#### [Exercise task]
Repeat the listing below in full, exactly as it stands.

#### [Data section]
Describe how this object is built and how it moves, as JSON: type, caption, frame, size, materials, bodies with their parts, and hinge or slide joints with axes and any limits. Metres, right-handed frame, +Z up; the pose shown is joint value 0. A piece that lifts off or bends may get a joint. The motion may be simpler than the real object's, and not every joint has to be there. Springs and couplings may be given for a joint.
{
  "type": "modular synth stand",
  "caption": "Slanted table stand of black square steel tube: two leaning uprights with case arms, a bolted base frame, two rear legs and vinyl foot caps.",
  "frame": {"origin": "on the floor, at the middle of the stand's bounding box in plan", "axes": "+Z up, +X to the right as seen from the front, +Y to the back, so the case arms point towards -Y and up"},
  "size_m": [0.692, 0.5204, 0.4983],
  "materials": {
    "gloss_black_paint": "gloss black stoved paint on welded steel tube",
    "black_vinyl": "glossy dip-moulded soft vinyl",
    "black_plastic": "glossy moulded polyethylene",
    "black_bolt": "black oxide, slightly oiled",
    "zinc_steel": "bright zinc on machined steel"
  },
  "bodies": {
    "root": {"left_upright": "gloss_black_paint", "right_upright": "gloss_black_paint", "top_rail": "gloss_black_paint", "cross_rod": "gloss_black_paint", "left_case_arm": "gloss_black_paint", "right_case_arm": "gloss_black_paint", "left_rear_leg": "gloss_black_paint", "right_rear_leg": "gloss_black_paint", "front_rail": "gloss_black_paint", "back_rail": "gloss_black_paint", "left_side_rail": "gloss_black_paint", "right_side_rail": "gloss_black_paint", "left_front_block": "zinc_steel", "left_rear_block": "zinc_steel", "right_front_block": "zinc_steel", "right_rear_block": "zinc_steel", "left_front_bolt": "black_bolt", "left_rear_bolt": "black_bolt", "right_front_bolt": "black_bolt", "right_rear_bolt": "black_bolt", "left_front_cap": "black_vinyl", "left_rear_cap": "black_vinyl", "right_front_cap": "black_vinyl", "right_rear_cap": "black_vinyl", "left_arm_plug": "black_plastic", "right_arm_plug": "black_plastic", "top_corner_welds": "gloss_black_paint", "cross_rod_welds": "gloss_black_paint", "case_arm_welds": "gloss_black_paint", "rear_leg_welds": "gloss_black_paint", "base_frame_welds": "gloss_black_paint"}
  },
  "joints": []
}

#### [Output]
Describe how this object is built and how it moves, as JSON: type, caption, frame, size, materials, bodies with their parts, and hinge or slide joints with axes and any limits. Metres, right-handed frame, +Z up; the pose shown is joint value 0. A piece that lifts off or bends may get a joint. The motion may be simpler than the real object's, and not every joint has to be there. Springs and couplings may be given for a joint.
{
  "type": "modular synth stand",
  "caption": "Slanted table stand of black square steel tube: two leaning uprights with case arms, a bolted base frame, two rear legs and vinyl foot caps.",
  "frame": {"origin": "on the floor, at the middle of the stand's bounding box in plan", "axes": "+Z up, +X to the right as seen from the front, +Y to the back, so the case arms point towards -Y and up"},
  "size_m": [0.692, 0.5204, 0.4983],
  "materials": {
    "gloss_black_paint": "gloss black stoved paint on welded steel tube",
    "black_vinyl": "glossy dip-moulded soft vinyl",
    "black_plastic": "glossy moulded polyethylene",
    "black_bolt": "black oxide, slightly oiled",
    "zinc_steel": "bright zinc on machined steel"
  },
  "bodies": {
    "root": {"left_upright": "gloss_black_paint", "right_upright": "gloss_black_paint", "top_rail": "gloss_black_paint", "cross_rod": "gloss_black_paint", "left_case_arm": "gloss_black_paint", "right_case_arm": "gloss_black_paint", "left_rear_leg": "gloss_black_paint", "right_rear_leg": "gloss_black_paint", "front_rail": "gloss_black_paint", "back_rail": "gloss_black_paint", "left_side_rail": "gloss_black_paint", "right_side_rail": "gloss_black_paint", "left_front_block": "zinc_steel", "left_rear_block": "zinc_steel", "right_front_block": "zinc_steel", "right_rear_block": "zinc_steel", "left_front_bolt": "black_bolt", "left_rear_bolt": "black_bolt", "right_front_bolt": "black_bolt", "right_rear_bolt": "black_bolt", "left_front_cap": "black_vinyl", "left_rear_cap": "black_vinyl", "right_front_cap": "black_vinyl", "right_rear_cap": "black_vinyl", "left_arm_plug": "black_plastic", "right_arm_plug": "black_plastic", "top_corner_welds": "gloss_black_paint", "cross_rod_welds": "gloss_black_paint", "case_arm_welds": "gloss_black_paint", "rear_leg_welds": "gloss_black_paint", "base_frame_welds": "gloss_black_paint"}
  },
  "joints": []
}